[BEGIN DATASET RECORDS]

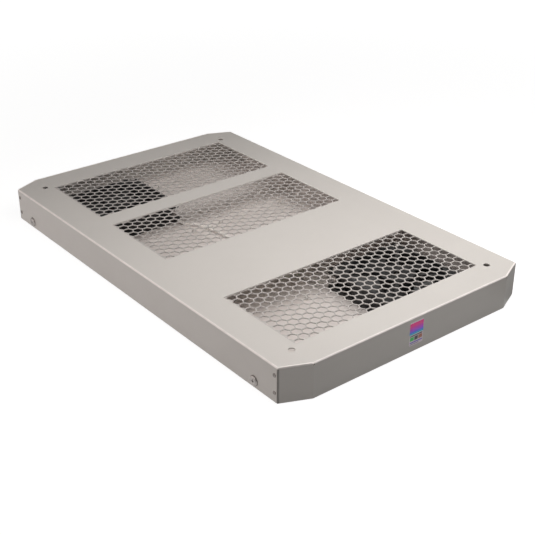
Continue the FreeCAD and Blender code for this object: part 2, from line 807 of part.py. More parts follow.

[END DATASET RECORDS]
[BEGIN DATASET RECORDS]

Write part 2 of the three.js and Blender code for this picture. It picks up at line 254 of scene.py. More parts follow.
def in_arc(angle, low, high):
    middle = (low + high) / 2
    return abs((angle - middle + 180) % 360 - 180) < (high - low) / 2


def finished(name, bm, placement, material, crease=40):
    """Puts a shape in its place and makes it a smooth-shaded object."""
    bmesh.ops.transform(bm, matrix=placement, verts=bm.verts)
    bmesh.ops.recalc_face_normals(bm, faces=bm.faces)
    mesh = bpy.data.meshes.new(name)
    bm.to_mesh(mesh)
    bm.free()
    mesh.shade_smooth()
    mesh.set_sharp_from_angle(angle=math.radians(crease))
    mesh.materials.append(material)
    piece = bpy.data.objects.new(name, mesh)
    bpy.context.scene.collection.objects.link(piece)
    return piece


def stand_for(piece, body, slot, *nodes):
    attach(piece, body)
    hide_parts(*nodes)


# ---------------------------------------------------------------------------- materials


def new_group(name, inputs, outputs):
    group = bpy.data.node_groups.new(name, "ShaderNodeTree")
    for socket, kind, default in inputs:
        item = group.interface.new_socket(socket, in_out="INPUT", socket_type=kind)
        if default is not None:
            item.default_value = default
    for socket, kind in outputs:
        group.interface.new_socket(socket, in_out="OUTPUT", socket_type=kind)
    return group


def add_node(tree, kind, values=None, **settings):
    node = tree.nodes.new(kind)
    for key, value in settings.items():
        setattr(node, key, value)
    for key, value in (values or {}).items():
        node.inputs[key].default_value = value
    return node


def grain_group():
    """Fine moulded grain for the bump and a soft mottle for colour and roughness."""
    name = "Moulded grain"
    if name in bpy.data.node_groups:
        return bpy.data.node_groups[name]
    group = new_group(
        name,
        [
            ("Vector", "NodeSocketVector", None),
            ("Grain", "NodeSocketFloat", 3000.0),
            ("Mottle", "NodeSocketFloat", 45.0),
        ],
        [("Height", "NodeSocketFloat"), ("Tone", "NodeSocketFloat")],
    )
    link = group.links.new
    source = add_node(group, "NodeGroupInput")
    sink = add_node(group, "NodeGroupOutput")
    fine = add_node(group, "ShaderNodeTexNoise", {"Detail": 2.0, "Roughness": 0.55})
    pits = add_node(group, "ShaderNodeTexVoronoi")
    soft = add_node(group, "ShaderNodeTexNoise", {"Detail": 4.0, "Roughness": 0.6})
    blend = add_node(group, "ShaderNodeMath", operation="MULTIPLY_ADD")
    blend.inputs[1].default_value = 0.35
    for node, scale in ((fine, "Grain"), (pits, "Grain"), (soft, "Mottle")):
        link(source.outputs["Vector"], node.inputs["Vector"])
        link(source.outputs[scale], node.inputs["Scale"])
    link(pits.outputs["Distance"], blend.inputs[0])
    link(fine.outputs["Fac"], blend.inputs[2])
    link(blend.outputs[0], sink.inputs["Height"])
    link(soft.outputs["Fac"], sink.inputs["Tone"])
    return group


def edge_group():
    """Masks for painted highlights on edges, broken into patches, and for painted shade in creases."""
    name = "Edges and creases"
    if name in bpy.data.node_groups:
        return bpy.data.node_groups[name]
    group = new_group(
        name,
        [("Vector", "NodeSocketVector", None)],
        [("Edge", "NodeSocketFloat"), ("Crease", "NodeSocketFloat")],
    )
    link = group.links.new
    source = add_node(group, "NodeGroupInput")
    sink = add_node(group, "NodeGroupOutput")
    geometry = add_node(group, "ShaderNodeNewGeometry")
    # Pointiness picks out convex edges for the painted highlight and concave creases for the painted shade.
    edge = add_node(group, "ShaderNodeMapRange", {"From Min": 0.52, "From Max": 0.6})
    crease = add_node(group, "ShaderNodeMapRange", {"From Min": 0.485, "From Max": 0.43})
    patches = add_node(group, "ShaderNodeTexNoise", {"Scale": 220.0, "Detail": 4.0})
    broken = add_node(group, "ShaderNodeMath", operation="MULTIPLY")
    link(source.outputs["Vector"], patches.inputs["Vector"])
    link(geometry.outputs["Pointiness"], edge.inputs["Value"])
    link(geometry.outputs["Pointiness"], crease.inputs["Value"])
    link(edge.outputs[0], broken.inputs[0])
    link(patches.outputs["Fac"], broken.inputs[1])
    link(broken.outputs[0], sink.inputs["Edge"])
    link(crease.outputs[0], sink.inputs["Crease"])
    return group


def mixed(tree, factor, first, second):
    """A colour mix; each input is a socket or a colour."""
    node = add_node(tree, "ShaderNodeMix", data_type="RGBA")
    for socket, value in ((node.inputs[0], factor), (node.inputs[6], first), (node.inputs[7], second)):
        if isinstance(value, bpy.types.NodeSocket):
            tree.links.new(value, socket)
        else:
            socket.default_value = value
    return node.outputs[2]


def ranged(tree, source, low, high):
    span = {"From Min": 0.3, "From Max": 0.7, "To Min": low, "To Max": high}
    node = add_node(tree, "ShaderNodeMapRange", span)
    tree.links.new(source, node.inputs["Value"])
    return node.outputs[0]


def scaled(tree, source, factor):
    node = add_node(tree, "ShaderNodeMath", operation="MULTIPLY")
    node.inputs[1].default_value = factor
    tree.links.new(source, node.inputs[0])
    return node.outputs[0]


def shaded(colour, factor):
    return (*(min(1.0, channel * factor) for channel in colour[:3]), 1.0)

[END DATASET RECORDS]

STATED PROBLEM:
Your task is to repeat exactly the lines from the one that contains "Write part 2" through the one that contains "return piece", with both end lines included.

RESULT:
Write part 2 of the three.js and Blender code for this picture. It picks up at line 254 of scene.py. More parts follow.
def in_arc(angle, low, high):
    middle = (low + high) / 2
    return abs((angle - middle + 180) % 360 - 180) < (high - low) / 2


def finished(name, bm, placement, material, crease=40):
    """Puts a shape in its place and makes it a smooth-shaded object."""
    bmesh.ops.transform(bm, matrix=placement, verts=bm.verts)
    bmesh.ops.recalc_face_normals(bm, faces=bm.faces)
    mesh = bpy.data.meshes.new(name)
    bm.to_mesh(mesh)
    bm.free()
    mesh.shade_smooth()
    mesh.set_sharp_from_angle(angle=math.radians(crease))
    mesh.materials.append(material)
    piece = bpy.data.objects.new(name, mesh)
    bpy.context.scene.collection.objects.link(piece)
    return piece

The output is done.